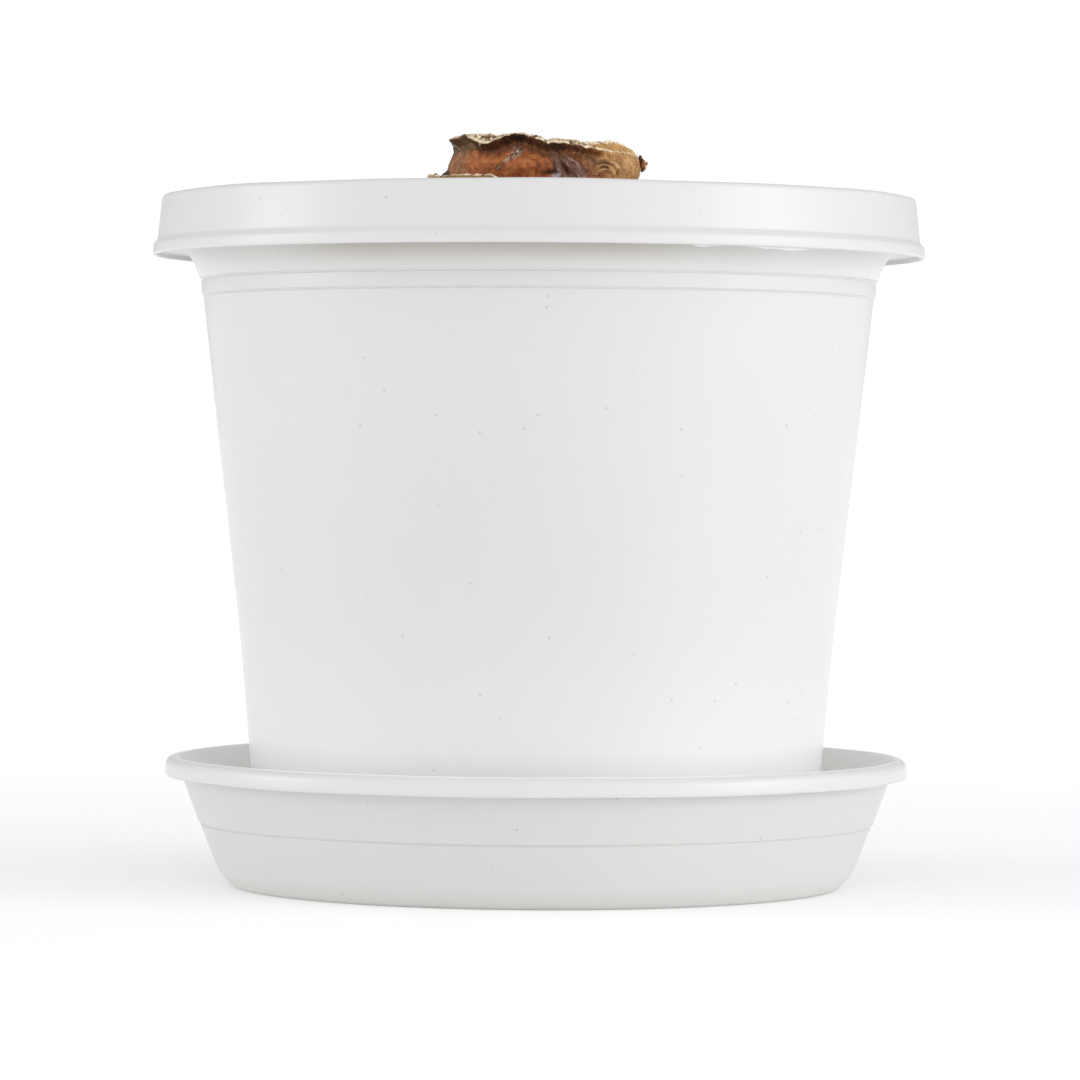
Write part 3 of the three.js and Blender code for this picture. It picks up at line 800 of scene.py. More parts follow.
def make_bulb_body(material):
    heights = [46.0, 47, 50, 54, 59, 65, 72, 80, 88, 96, 103, 109, *np.linspace(113.5, 141.8, 96)]
    angle, height = np.meshgrid(round_angles(420), heights)
    around = ring(9, angle, height * 0.05)
    veins = 0.16 * noise(around, 0.42, seed=2) + 0.10 * noise(around, 0.2, seed=3)
    creases = smooth(0.45, 0.8, np.abs(noise(around, 0.9, seed=6)))
    radius = bulb_radius(angle, height)
    lumps = rough(ring(radius, angle, height), 9, 3, seed=8)
    radius = radius + smooth(108, 116, height) * (veins - 0.3 * creases + 0.5 * lumps)
    rings = ring(radius, angle, height, bulb_lean(height))
    points, faces = capped(rings, [0, 0, 47.2], [NECK_SHIFT, 0, 142.6])
    add_piece("bulb_body", (points, faces), material, "bulb", SOFT_CREASE,
              **skin_layers(points, body_tint(points)))


def make_roots():
    """Fleshy roots going down and out from the basal plate."""
    random = np.random.default_rng(41)
    material = crumb_material("fleshy_root", (214, 200, 172), (232, 222, 200), 2.0, 0.2)
    bundle = Bundle()
    count, start_radius, start_height = 10, 12, 49
    t = np.linspace(0, 1, 18)
    for i in range(count):
        angle = TURN * (i + 0.35 * random.random()) / count
        out = random.uniform(26, 40) - start_radius
        down = random.uniform(10.5, 17) - start_height
        angle = angle + random.uniform(-0.4, 0.4) * t ** 1.5
        path = ring(start_radius + out * t ** 0.8, angle, start_height + down * t ** 1.15)
        bundle.add(*strand(path, (2.4 - 1.2 * t) * (1 + 0.08 * np.sin(23 * t)), 10))
    bundle.make("bulb_roots", material, "bulb", SOFT_CREASE)


# ---------------------------------------------------------------- neck

def skin_rows(bottom, sight, outer_top, inner_top, rows, edge_rows):
    """Heights of a skin's points in each column: up its outer face, finer above sight, over the
    cut and down its inner face. With them the depth in the skin, 0 outside to 1 inside."""
    low = np.linspace(0, 1, rows[0] + 1)[:-1]
    high = np.linspace(0, 1, rows[1])
    outside = np.hstack([bottom + (sight - bottom) * low + 0 * outer_top,
                         sight + (outer_top - sight) * high])
    slope = np.linspace(0, 1, edge_rows + 2)[1:-1]
    cut = outer_top + (inner_top - outer_top) * slope
    inside = bottom + (inner_top - bottom) * np.linspace(1, 0, sum(rows) // 2)
    height = np.hstack([outside, cut, inside])
    depth = np.concatenate([0 * outside[0], slope, 1 + 0 * inside[0]])
    even = len(depth) // 2 * 2
    return height[:, :even], depth[:even]


def cut_tint(spot, pits, spongy):
    """Cream flesh with tan drifts and brown pits, dark where it is spongy."""
    return paint(CREAM, (smooth(-0.1, 0.6, rough(spot, 1.8, 3, seed=18)) * 0.5, TAN),
                 (smooth(0.12, 0.45, pits), (112, 74, 42)),
                 (spongy * smooth(-0.35, 0.15, rough(spot, 0.8, 3, seed=19)), (122, 84, 50)),
                 (spongy * smooth(0.1, 0.5, noise(spot, 0.7, seed=20)), (56, 34, 20)))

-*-

--- STATED EXERCISE ---
Output all of the material exactly as written.

--- RIGHT ANSWER ---
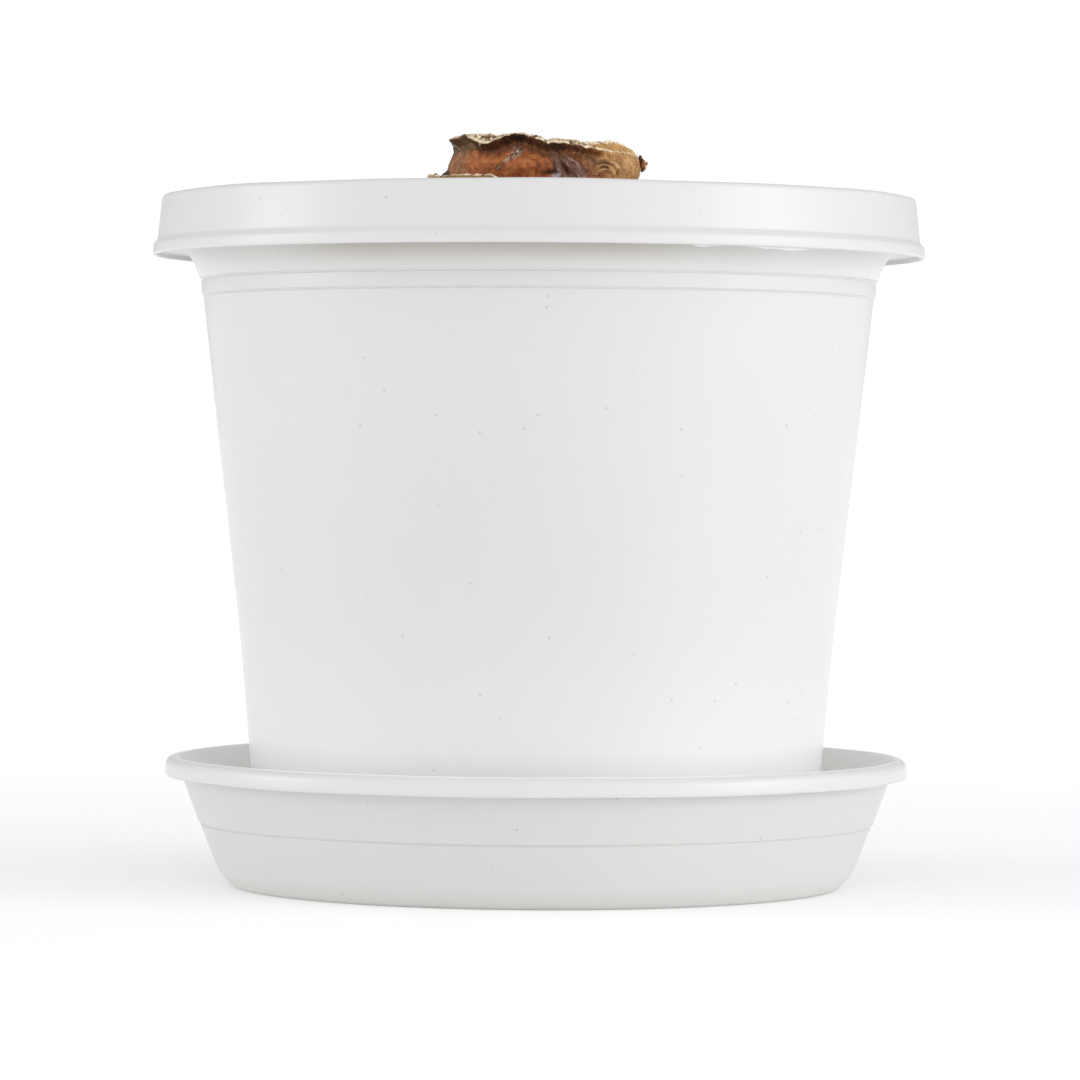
Write part 3 of the three.js and Blender code for this picture. It picks up at line 800 of scene.py. More parts follow.
def make_bulb_body(material):
    heights = [46.0, 47, 50, 54, 59, 65, 72, 80, 88, 96, 103, 109, *np.linspace(113.5, 141.8, 96)]
    angle, height = np.meshgrid(round_angles(420), heights)
    around = ring(9, angle, height * 0.05)
    veins = 0.16 * noise(around, 0.42, seed=2) + 0.10 * noise(around, 0.2, seed=3)
    creases = smooth(0.45, 0.8, np.abs(noise(around, 0.9, seed=6)))
    radius = bulb_radius(angle, height)
    lumps = rough(ring(radius, angle, height), 9, 3, seed=8)
    radius = radius + smooth(108, 116, height) * (veins - 0.3 * creases + 0.5 * lumps)
    rings = ring(radius, angle, height, bulb_lean(height))
    points, faces = capped(rings, [0, 0, 47.2], [NECK_SHIFT, 0, 142.6])
    add_piece("bulb_body", (points, faces), material, "bulb", SOFT_CREASE,
              **skin_layers(points, body_tint(points)))


def make_roots():
    """Fleshy roots going down and out from the basal plate."""
    random = np.random.default_rng(41)
    material = crumb_material("fleshy_root", (214, 200, 172), (232, 222, 200), 2.0, 0.2)
    bundle = Bundle()
    count, start_radius, start_height = 10, 12, 49
    t = np.linspace(0, 1, 18)
    for i in range(count):
        angle = TURN * (i + 0.35 * random.random()) / count
        out = random.uniform(26, 40) - start_radius
        down = random.uniform(10.5, 17) - start_height
        angle = angle + random.uniform(-0.4, 0.4) * t ** 1.5
        path = ring(start_radius + out * t ** 0.8, angle, start_height + down * t ** 1.15)
        bundle.add(*strand(path, (2.4 - 1.2 * t) * (1 + 0.08 * np.sin(23 * t)), 10))
    bundle.make("bulb_roots", material, "bulb", SOFT_CREASE)


# ---------------------------------------------------------------- neck

def skin_rows(bottom, sight, outer_top, inner_top, rows, edge_rows):
    """Heights of a skin's points in each column: up its outer face, finer above sight, over the
    cut and down its inner face. With them the depth in the skin, 0 outside to 1 inside."""
    low = np.linspace(0, 1, rows[0] + 1)[:-1]
    high = np.linspace(0, 1, rows[1])
    outside = np.hstack([bottom + (sight - bottom) * low + 0 * outer_top,
                         sight + (outer_top - sight) * high])
    slope = np.linspace(0, 1, edge_rows + 2)[1:-1]
    cut = outer_top + (inner_top - outer_top) * slope
    inside = bottom + (inner_top - bottom) * np.linspace(1, 0, sum(rows) // 2)
    height = np.hstack([outside, cut, inside])
    depth = np.concatenate([0 * outside[0], slope, 1 + 0 * inside[0]])
    even = len(depth) // 2 * 2
    return height[:, :even], depth[:even]


def cut_tint(spot, pits, spongy):
    """Cream flesh with tan drifts and brown pits, dark where it is spongy."""
    return paint(CREAM, (smooth(-0.1, 0.6, rough(spot, 1.8, 3, seed=18)) * 0.5, TAN),
                 (smooth(0.12, 0.45, pits), (112, 74, 42)),
                 (spongy * smooth(-0.35, 0.15, rough(spot, 0.8, 3, seed=19)), (122, 84, 50)),
                 (spongy * smooth(0.1, 0.5, noise(spot, 0.7, seed=20)), (56, 34, 20)))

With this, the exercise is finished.